As far as documentaries go, "Les metamorphoses du choeur (The Metamorphosis of the Choir)" is a lesson in understatement. In fact, director Marie-Claude Treilhou seems motivated by a simple, unassuming love of music. Hers is a low-temperature fascination. Along with cinematographer Pierre Stoeber, she takes the camera to amateur choir practices and films the lessons, the rehearsals and the stage performance, quietly reveling in the no-nonsense, unpretentious telling of it all.

The cast consists of choir master/instructor Claire Marchand, choir members from the Maurice Ravel Institute of Music in Paris, and some teachers. The setting is the Institute building. The frames show people (adults and school children) in various stages of practice -- limbering up their mouth muscles or launching into song. On occasion, there are shots of a teacher giving individual advice to one or the other of the students. There is nothing else.
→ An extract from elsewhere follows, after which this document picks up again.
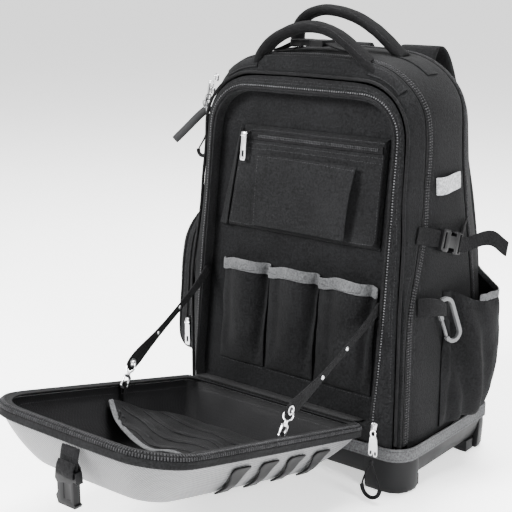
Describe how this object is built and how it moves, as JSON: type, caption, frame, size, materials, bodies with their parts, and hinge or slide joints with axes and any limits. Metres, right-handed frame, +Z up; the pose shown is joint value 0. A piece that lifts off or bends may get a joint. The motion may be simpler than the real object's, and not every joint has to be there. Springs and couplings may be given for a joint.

What surfaces is the joy of singing in unison, and the gradual acquiring of musical skills that match the subtle, gradual metamorphoses of mind and body. Trite as it seems, singing really does help perk up the senses and create a feeling of well-being. Accordingly, weekly choir practice is a source of true happiness to many of the adults in the film, and for the children it opens a window to a world of music and camaraderie that had previously been unknown. Marchand's method is to have the kids exercise before practice, doing stretches or playing musical chairs to relax and get warmed up. Initially a little shy or bored, the children learn to move better, read music and sing in the space of a few weeks, and the way their expressions open up or become immersed in concentration is inspiring.